The forecast started darkening over the weekend. By almost all accounts, the weather on Monday should have been fine throughout the country; nationwide, late August is usually clear midday, though the odds of clouds increase as you move farther east and later into the afternoon. But after weeks of optimistic outlook, thunderstorms loomed.
“It does not look as good for eclipse viewing,” a meteorologist in the National Weather Service office in eastern Missouri wrote Saturday afternoon. Soon, things also did not look good in western Missouri, or in much of Nebraska, or in parts of Tennessee and South Carolina. For millions of people on the path of this “Great American Eclipse,” August 21 could turn out to be a great American bummer.
It would not be the first time.
Since the dawn of the republic, American scientists, artists, and curiosity-seekers have chased immersion in the moon’s shadow, and have been beset by misfortune. Monday’s eclipse is the first one exclusive to what is now the U.S. landmass since two years after independence, but several eclipses have swept through a few states in the generations that followed.
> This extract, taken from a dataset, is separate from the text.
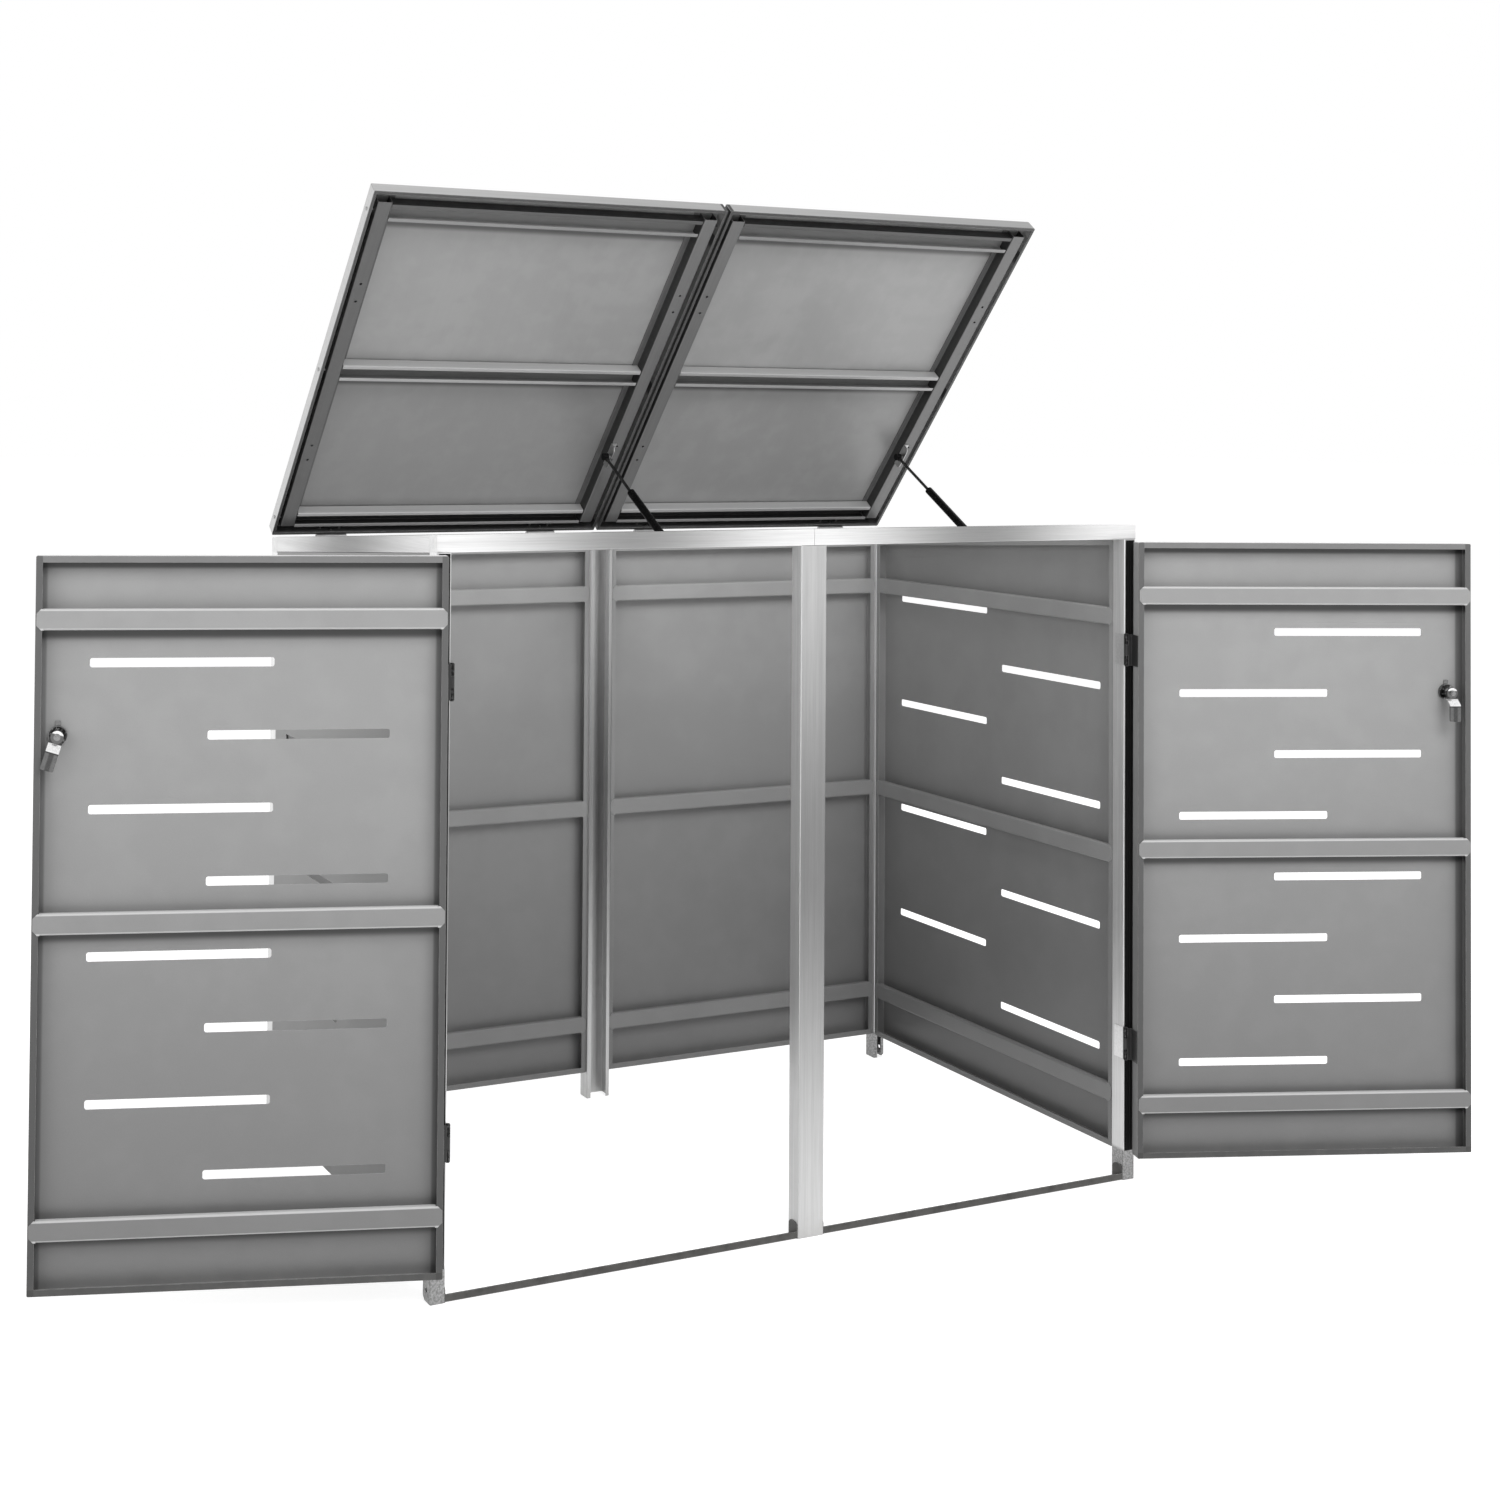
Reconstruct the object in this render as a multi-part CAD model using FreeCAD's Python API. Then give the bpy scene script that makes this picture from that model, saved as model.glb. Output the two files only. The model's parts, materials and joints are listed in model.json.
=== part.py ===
import FreeCAD, Part
import math
import os
from FreeCAD import Vector

# Two-bay wheelie bin store in folded sheet metal, millimetres.
# +X runs along the front to the right, +Y to the back, +Z up.
# The origin is on the ground, under the middle of the front face.
# At rest both doors and both lids stand open.

os.makedirs("parts", exist_ok=True)

# Overall sizes of the frame
WIDTH = 1380.0
DEPTH = 775.0
FRONT_HEIGHT = 1175.0
REAR_HEIGHT = 1127.0

# Sheet metal
SHEET = 1.2
BEND = 1.0

# Posts and rails
CORNER_POST_WIDTH = 25.0
MIDDLE_POST_WIDTH = 50.0
POST_DEPTH = 30.0
POST_LIP = 8.0
RAIL_HEIGHT = 28.0
RAIL_LIP = 12.0
SEGMENT_GAP = 0.6
RAIL_BUTT_GAP = 0.3
FOOT_HOLE_RADIUS = 3.5
FOOT_HOLE_HEIGHT = 18.0
FOOT_CHAMFER = 8.0
THRESHOLD_HEIGHT = 12.0
THRESHOLD_DEPTH = 25.0
THRESHOLD_TAB = 26.0
THRESHOLD_SETBACK = 1.5

# Folded panels, used for doors, sides and back
PAN_DEPTH = 24.0
PAN_LIP = 10.0
PANEL_GROUND_CLEARANCE = 50.0

# Horizontal stiffeners on the inside of every panel
STIFFENER_HEIGHT = 32.0
STIFFENER_FLANGE = 9.0
STIFFENER_BEND = 2.5
STIFFENER_FROM_EDGE = 95.0
STIFFENER_LAP_INSET = 1.5
STIFFENER_CHAMFER = 7.0
STIFFENER_SIDE_GAP = 1.0

# Ventilation slots in doors and side panels
SLOT_HEIGHT = 14.0
SLOT_CORNER = 3.5
SLOT_LENGTH = 277.0
SLOT_PITCH = 110.0
SLOT_ROWS = 8
SLOT_HINGE_EDGE = 86.0
SLOT_FREE_EDGE = 80.0
SIDE_SLOT_EDGE = 58.0

# Doors
DOOR_HINGE_GAP = 10.0
DOOR_FREE_GAP = 10.0
DOOR_TOP_GAP = 3.0
DOOR_PIN_FORWARD = 5.0
LEFT_DOOR_OPEN = 196.5
RIGHT_DOOR_OPEN = 161.0

# Door hinges
DOOR_HINGE_LENGTH = 56.0
DOOR_HINGE_FROM_EDGE = 195.0
DOOR_LEAF = 1.2
DOOR_LEAF_REACH = 22.0
DOOR_LEAF_FORWARD = 1.8
DOOR_KNUCKLE_RADIUS = 3.8

# Lid hinges
LID_HINGE_LENGTH = 60.0
LID_HINGE_INSET = 120.0
LID_LEAF = 1.5
LID_LEAF_MARGIN = 3.0
LID_LEAF_SCREW_NEAR = 9.0
LID_LEAF_SCREW_EDGE = 6.0
LID_LEAF_SCREW_SPREAD = 20.0
LID_KNUCKLE_RADIUS = 4.2
LID_PIN_BEHIND = 4.5
LID_PIN_BELOW = 0.3

# Shared hinge fits
HINGE_PIN_RADIUS = 2.0
HINGE_PIN_FIT = 0.05
KNUCKLE_GAP = 0.4
PIN_HEAD_RADIUS = 3.0
PIN_HEAD = 1.2

# Cam locks
LOCK_FROM_EDGE = 34.0
LOCK_BELOW_TOP = 270.0
LOCK_BARREL_RADIUS = 9.0
LOCK_BARREL_LENGTH = 20.0
LOCK_COLLAR_RADIUS = 12.5
LOCK_COLLAR = 2.5
LOCK_NUT_RADIUS = 14.5
LOCK_NUT = 5.0
LOCK_TAB_WIDTH = 8.0
LOCK_TAB_REACH = 21.5
LOCK_TAB = 1.5
LOCK_HOLE_FIT = 0.1
PLUG_RADIUS = 6.5
PLUG_FIT = 0.06
PLUG_PROUD = 0.4
CAM_WIDTH = 20.0
CAM_SHEET = 2.5
CAM_CATCH = 6.0
LEFT_CAM_TURN = 17.0
CAM_POST_GAP = 0.4
CAM_CRANK_START = 11.0
CAM_CRANK_END = 21.0
CAM_NUT_RADIUS = 5.0
CAM_NUT = 4.0
CAM_STUD_RADIUS = 3.0
KEYWAY_WIDTH = 1.6
KEYWAY_LENGTH = 8.0
KEYWAY_DEPTH = 6.0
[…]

To witness them, Americans have trudged behind enemy lines, up mountains, into oppressive heat, and across the frontier. Their dogged attempts to do science, and to bask in the glory of the sun’s corona, have echoed the unsteady progress of the nation. Eclipse hopefuls have been foiled by events as perilous as war and as pedestrian as cloudy weather. Every time, things have gone wrong, and people have tried again.